**Problem to work on**.
Emit the entire listing verbatim.
— START OF Data section —
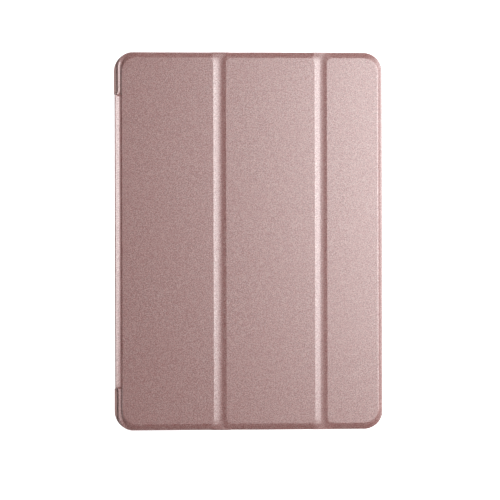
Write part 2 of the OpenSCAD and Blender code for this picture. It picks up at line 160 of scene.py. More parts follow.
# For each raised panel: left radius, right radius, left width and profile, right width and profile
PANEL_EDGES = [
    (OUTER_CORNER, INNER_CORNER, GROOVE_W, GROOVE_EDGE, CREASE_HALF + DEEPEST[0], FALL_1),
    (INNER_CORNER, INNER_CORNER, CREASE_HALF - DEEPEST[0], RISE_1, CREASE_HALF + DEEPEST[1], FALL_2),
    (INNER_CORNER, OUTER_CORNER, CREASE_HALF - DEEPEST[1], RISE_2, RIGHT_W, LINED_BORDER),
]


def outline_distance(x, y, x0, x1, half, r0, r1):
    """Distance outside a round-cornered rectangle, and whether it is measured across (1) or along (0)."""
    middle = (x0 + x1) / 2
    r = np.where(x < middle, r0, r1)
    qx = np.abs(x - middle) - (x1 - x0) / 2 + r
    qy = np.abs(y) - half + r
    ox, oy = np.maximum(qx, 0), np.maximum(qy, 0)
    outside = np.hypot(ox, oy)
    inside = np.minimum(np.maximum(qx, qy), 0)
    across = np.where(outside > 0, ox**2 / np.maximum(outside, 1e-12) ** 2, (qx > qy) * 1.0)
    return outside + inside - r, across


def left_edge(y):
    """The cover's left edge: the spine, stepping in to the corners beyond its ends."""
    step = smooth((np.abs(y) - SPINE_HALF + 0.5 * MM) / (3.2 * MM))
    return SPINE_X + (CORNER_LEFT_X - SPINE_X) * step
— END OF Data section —
**Response**.
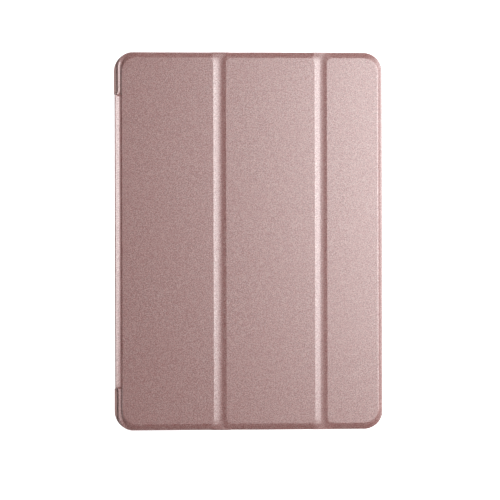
Write part 2 of the OpenSCAD and Blender code for this picture. It picks up at line 160 of scene.py. More parts follow.
# For each raised panel: left radius, right radius, left width and profile, right width and profile
PANEL_EDGES = [
    (OUTER_CORNER, INNER_CORNER, GROOVE_W, GROOVE_EDGE, CREASE_HALF + DEEPEST[0], FALL_1),
    (INNER_CORNER, INNER_CORNER, CREASE_HALF - DEEPEST[0], RISE_1, CREASE_HALF + DEEPEST[1], FALL_2),
    (INNER_CORNER, OUTER_CORNER, CREASE_HALF - DEEPEST[1], RISE_2, RIGHT_W, LINED_BORDER),
]


def outline_distance(x, y, x0, x1, half, r0, r1):
    """Distance outside a round-cornered rectangle, and whether it is measured across (1) or along (0)."""
    middle = (x0 + x1) / 2
    r = np.where(x < middle, r0, r1)
    qx = np.abs(x - middle) - (x1 - x0) / 2 + r
    qy = np.abs(y) - half + r
    ox, oy = np.maximum(qx, 0), np.maximum(qy, 0)
    outside = np.hypot(ox, oy)
    inside = np.minimum(np.maximum(qx, qy), 0)
    across = np.where(outside > 0, ox**2 / np.maximum(outside, 1e-12) ** 2, (qx > qy) * 1.0)
    return outside + inside - r, across


def left_edge(y):
    """The cover's left edge: the spine, stepping in to the corners beyond its ends."""
    step = smooth((np.abs(y) - SPINE_HALF + 0.5 * MM) / (3.2 * MM))
    return SPINE_X + (CORNER_LEFT_X - SPINE_X) * step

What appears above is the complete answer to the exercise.